The prosecutor also told jurors that Penh masterminded the attack after hearing from a childhood friend that a man he believed had disrespected “his hood” in a video was hosting the party, with Penh then driving Long, Thik and Sim to the crime scene where the three allegedly opened fire and turned a party of friends and co-workers into a scene of “terror and bloodshed.”

During the trial, Jasmine Johnson testified that she “knew I was paralyzed immediately” after waiting for the gunfire to stop that night and seeing that the position her feet were in was “completely off.”

Johnson, who was shot in the neck, said she was hospitalized for two months. She said the shooting left her a paraplegic without any feeling below her chest, adding that she has a “constant fear of loud noises” that is “haunting” and understands that she has a shortened life span and no prognosis to walk in the future.

Ingrid Cortes, who was celebrating her birthday that night, testified that she heard what she thought was fireworks before being struck in the chest.

“I was like, `These are not fireworks,”’ she said, noting that she saw everyone running when the gunfire erupted.

When asked if the shooting took her by surprise, she said, “It sure did.”

She testified that she eventually blacked out and awoke to her friends trying to take care of her wounds in the home’s living room, and subsequently spent a month in a hospital.

Other partygoers testified that they were shot as they tried to flee when the gunfire rang out.

Jurors also heard during the trial from Sim, who testified that he was solely responsible for the shooting and had fired from three guns.

Sim told jurors that he and fellow gang members were headed to go bar-hopping in Orange County in three separate vehicles when he asked to be let out of the Toyota 4Runner being driven by Penh after noticing an alley where he had been jumped and “knocked out” five years earlier.

Sim — who told jurors that he was about 12 when he became a gang member — testified that he thought “maybe I would run into whoever jumped me in that alley” five years earlier, and said that he asked Thik to “have my back.”

Sim said he was armed with a 9 mm gun and a .40-caliber gun, heard sounds from a party and jumped up onto a wall, and thought some of the partygoers may have been from a rival gang.

Sim said he already had his 9 mm gun out and began shooting as three men approached him and he heard one of them say a word he considered to be associated with the rival gang, but acknowledged during cross-examination that it was a term that others might use.

“Were people screaming?” Deputy District Attorney Michele Hanisee asked Sim.

He responded affirmatively, saying that he saw people running and falling.

He told jurors that he fired from the 9 mm weapon until it ran out of ammunition and that he jumped down from the wall and “snatched” a gun from the hand of Thik, whom he said was sprawled face down on the ground in the alley.

“I seen the gun so I just take it,” Sim said, noting that he then began shooting through circular metal rings at the top of the sliding gate to the back yard where the party was being held and fired from his own .40-caliber gun that eventually jammed and the gun he had taken from Thik.

He said he yelled the gang’s name after the shooting and urged Thik to run faster to get back to a Chrysler PT being driven by Joshua Sam, a former co-defendant who testified during the trial in exchange for what is expected to be a 17-year prison term.

Sim maintained that there was “absolutely not” any discussion about going to shoot up a party when the group met up that night in north Long Beach as the prosecution alleged.

His testimony contradicted that of Sam, who was initially charged with the same counts and subsequently agreed to plead no contest to three counts each of voluntary manslaughter and attempted murder in exchange for the lesser prison term.
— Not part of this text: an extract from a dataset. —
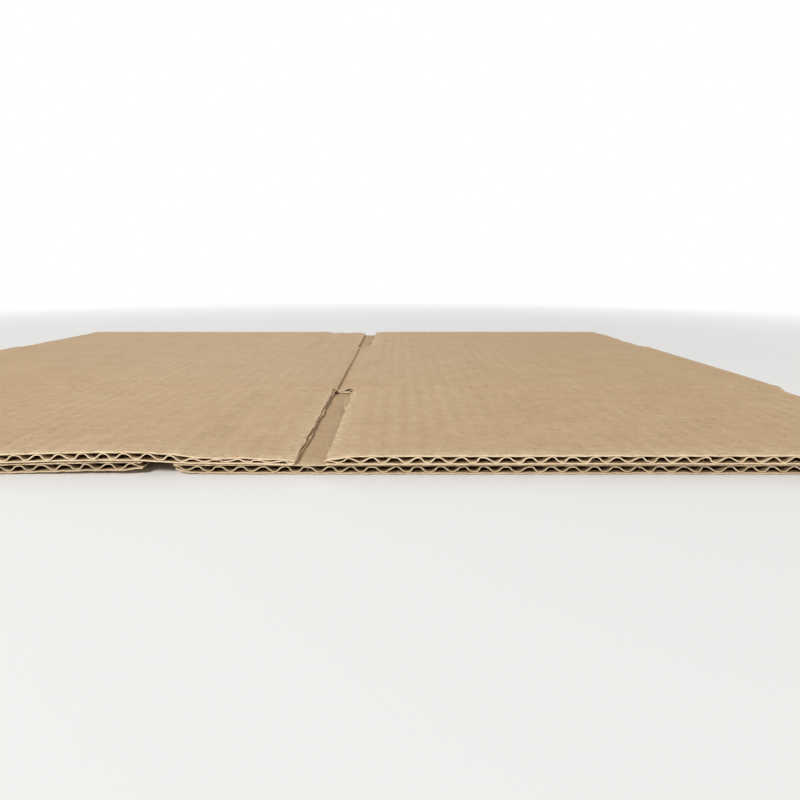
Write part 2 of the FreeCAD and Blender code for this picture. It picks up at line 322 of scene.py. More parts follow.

Sam, now 44, testified that Penh had told him they would be going to a rival gang’s party to “shut it down.”

Sam testified that he was instructed to wait nearby to pick up the three gunmen, and that he “absolutely” knew there was going to be a shooting.

A forensic firearms examiner concluded that three different guns were used based on a microscopic examination of 23 bullet casings that were recovered from the scene, but no guns were recovered, the prosecutor said.